The anti-trust laws were passed in the late 19th and early 20th centuries as a measure against socialism. The thinking behind them was that limits on the size of business, eliminated the need for government ownership of industry. The compromise worked, Eugene V. Debs and his Socialist Party of America are now a footnote in the history books.

Wu is frightened that the court is overstepping its power, and intervening in matters it does not understand. Strangely enough, he thinks the court might be interfering in free enterprise with Ohio v. American Express.

“To reach this strained conclusion, the court deployed some advanced economics that it seemed not to fully understand, nor did it apply the economics in a manner consistent with the goals of the antitrust laws,” Wu wrote.

Will Ohio v. American Express stymie competition and discourage innovation?

Thomas’s decision may have a big impact on Silicon Valley because many tech companies operate two-sided markets, Axios noted. Tech giants as diverse as Amazon, Alphabet, Facebook, PayPal, eBay, Uber, Lyft, Alibaba, and Netflix operate two-sided markets similar to that created by Amex.

The operator of a two-sided market makes its money by charging fees to both consumers and suppliers of goods or services. An Amazon (NASDAQ: AMZN) merchant pays for the privilege of selling on Amazon’s platform, an Amazon customer pays to participate in the platform through a Prime Membership or a fee added to her purchase.

The fear is that Ohio v. American Express would enable companies like Amazon to prevent merchants from offering cheaper payment options. Amazon might require merchants to recommend that buyers use the Amazon Visa or Amazon Coin for example.

An obvious fear is that payment providers like PayPal (NASDAQ: PYPL) or Visa (NYSE: V) would actively discourage cheaper or better new payment technologies such as blockchain and cryptocurrency. Sidechain enabled blockchain platforms like the Raiden Network (RDN) would theoretically be as fast and as large as Visa’s network but operate at a much lower price.

Smartphones and proposed payment apps like Rubius’s Aryl wallet would allow instant connectivity to a superfast blockchain or sidechain platform creating disruptive competition for Visa or Amex. Critics like Wu fear that Ohio v. American Express would give payment companies and Big Tech a weapon to stifle innovations like blockchain.

Is the Supreme Court About to Blow up the Constitutional Order?

Wu’s most frightening argument is that the Supreme Court is making legislation by litigation with decisions based on a political philosophy that most Americans disagree with.

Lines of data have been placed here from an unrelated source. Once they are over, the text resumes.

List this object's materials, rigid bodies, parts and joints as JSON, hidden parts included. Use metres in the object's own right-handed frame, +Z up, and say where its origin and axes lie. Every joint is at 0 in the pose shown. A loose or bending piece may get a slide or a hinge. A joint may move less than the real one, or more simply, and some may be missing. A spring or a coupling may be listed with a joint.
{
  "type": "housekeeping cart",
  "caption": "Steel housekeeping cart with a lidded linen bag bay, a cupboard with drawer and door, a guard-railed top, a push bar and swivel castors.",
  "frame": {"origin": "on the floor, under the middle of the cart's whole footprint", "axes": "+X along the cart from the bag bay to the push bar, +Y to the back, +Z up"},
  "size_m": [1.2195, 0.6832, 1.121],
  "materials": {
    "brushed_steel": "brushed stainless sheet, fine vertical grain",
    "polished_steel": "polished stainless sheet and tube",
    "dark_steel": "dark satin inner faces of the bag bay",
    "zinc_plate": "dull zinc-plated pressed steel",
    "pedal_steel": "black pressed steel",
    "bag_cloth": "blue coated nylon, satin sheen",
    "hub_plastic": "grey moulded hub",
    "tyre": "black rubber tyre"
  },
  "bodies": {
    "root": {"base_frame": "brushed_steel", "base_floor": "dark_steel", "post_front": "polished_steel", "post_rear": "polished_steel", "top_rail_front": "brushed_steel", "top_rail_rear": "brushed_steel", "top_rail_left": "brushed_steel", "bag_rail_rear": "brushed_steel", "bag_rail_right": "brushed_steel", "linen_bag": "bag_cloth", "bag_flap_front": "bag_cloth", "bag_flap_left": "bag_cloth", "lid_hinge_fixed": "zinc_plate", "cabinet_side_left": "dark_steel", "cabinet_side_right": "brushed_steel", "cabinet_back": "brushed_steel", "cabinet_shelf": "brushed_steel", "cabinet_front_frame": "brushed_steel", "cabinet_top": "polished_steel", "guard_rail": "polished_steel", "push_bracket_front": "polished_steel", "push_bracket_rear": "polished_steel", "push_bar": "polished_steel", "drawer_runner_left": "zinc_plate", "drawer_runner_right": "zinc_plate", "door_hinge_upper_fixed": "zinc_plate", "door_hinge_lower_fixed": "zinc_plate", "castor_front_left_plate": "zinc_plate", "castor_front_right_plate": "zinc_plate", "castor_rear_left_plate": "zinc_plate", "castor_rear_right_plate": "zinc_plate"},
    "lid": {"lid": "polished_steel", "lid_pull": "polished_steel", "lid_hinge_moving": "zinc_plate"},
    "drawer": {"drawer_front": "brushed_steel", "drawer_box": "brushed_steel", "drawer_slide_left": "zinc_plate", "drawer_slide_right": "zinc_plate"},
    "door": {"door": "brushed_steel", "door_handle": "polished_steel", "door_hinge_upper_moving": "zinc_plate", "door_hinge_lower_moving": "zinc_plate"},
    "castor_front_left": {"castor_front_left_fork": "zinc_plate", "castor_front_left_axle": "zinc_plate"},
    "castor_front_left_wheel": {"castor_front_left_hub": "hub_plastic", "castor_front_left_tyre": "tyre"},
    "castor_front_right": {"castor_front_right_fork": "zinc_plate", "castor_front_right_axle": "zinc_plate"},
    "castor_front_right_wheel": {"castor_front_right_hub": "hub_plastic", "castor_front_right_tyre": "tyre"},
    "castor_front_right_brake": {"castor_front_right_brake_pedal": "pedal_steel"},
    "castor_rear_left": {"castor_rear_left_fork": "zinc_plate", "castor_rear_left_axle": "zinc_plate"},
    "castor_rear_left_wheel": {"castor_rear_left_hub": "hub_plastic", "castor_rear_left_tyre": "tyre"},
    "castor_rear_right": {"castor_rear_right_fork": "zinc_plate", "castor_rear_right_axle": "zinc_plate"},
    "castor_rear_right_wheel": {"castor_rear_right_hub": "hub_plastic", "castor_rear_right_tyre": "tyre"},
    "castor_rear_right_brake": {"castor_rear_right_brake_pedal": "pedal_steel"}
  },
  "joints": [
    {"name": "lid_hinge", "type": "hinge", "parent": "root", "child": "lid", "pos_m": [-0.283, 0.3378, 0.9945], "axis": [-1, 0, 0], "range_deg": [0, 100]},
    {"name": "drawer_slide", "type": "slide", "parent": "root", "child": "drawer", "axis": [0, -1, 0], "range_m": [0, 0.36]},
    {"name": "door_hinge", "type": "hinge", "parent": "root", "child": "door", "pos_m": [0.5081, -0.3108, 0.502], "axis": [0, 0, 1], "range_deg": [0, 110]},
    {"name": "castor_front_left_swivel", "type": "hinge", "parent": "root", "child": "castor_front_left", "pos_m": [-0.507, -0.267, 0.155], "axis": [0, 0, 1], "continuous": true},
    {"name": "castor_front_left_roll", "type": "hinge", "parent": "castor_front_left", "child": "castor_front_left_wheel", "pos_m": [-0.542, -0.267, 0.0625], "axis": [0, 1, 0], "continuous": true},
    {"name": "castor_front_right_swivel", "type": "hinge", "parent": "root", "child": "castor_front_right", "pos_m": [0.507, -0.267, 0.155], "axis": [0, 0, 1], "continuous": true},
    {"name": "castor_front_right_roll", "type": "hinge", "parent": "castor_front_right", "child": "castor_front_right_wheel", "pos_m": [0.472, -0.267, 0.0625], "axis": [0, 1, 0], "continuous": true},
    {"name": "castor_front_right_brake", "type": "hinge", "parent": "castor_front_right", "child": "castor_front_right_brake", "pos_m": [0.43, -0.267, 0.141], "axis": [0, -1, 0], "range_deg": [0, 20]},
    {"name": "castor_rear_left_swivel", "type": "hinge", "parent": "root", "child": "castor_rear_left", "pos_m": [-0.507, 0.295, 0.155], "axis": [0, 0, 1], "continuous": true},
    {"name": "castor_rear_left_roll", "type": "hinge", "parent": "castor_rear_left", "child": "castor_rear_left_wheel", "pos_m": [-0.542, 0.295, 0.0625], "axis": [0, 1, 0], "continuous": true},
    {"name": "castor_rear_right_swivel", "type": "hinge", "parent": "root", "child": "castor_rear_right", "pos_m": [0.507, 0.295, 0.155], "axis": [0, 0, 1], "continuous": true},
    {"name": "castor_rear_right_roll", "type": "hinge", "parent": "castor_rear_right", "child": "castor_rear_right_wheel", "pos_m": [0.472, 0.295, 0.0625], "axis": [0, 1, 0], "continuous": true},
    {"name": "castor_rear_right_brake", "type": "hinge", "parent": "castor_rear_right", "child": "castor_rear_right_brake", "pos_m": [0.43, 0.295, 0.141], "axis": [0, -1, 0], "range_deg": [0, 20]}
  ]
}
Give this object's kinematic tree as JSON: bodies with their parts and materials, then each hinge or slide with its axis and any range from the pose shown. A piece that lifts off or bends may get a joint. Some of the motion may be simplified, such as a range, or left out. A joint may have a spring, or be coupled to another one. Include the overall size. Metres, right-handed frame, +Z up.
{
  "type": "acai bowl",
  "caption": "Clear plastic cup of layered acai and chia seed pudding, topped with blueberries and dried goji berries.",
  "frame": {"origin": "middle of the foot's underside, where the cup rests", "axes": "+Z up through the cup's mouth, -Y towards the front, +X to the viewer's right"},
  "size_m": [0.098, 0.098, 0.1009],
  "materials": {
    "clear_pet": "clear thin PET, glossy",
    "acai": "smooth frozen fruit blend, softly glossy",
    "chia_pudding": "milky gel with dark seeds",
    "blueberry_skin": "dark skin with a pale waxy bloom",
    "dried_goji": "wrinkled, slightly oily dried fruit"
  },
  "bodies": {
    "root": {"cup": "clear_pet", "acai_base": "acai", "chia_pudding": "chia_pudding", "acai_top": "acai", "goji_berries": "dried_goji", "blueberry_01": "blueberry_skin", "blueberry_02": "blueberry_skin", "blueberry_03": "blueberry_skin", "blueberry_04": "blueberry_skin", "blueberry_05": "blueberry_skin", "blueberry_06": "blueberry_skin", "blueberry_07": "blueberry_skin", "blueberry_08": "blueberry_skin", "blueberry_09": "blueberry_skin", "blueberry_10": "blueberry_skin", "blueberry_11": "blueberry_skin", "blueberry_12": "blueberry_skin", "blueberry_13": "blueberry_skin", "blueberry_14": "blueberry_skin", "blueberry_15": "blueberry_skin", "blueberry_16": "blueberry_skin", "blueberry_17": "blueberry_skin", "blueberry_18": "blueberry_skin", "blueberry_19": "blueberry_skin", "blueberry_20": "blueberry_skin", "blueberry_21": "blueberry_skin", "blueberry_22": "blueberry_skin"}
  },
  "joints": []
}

“The court offered a weak, highly abstract decision that masks the economic extremism of its ruling, which will further enrich Wall Street intermediaries at the expense of both merchants and consumers,” Wu wrote. In other words the Supremes took sides in a political battle.

Wu thinks the Supremes are making decisions based on neoliberal laissez-faire ideology rather than legal precedent, common law, or the Constitution. Such charges open the door to dangerous political battles that can upset the political order.

What Wu is charging is that the Supreme Court is assuming legislative powers that the Constitution reserves for Congress. Such charges will give critics of the court, the incentive to take extreme action against it.

Is Court Packing 2.0 Inevitable?

An obvious example of such action would be for a future Democratic President and Congress to revive President Franklin Delano Roosevelt’s (D-New York) court-packing scheme of the late 1930s. Under court-packing FDR tried to add several liberal justices to the Supreme Court to overcome a conservative majority that was striking down much of his New Deal legislation.

The court-packing scheme touched off a brutal political battle that ended the New Deal and nearly destroyed FDR’s administration. Roosevelt’s administration and reputation were only saved by the outbreak of World War II, which allowed FDR to cover up his contempt for the Constitution with military action.

President Donald J. Trump (R-New York) is engaged in his own court-packing scheme which involves filling the federal bench with conservative appointees. When they get back in power, Democrats are likely to respond with a court-packing scheme of their own. The obvious way to override Trump’s packing of the lower courts is to pack the Supreme Court.

Justice Anthony Kennedy’s retirement makes future Democratic court packing more likely because progressives are outraged by some recent Supreme Court decisions. There will be strong pressure to pack a Trump-appointed court if Democrats control the White House and Senate in 2021 or 2025.

Court Packing 2.0 would be a certainty if the Supremes tried to overturn or gravely weaken Roe v. Wade. That might put irresistible pressure to pack on Democrats because only 18% of Americans want abortion totally banned, Gallup calculated.

The Supreme Court is on Dangerous Ground

Since another World War is unlikely, the result of Court Packing 2.0 might be a political battle that destroys the independence of our judiciary. Such a battle might be inevitable if the Supremes keep messing around in economic matters they do not understand for dubious ideological reasons.

“To break from Congress’s historic compromise in aid of the credit card industry only throws fuel on the fire and represents judicial activism in its most unseemly form,” Wu concluded. Unless such judicial activism is curtailed our entire legal system and constitutional order might be in danger.

An unintended casualty of the battle that might trigger is our free enterprise system. Wu is right the Supreme Court is on dangerous ground here. Hopefully, the Supremes will pull back before they discredit the whole notion of judicial independence.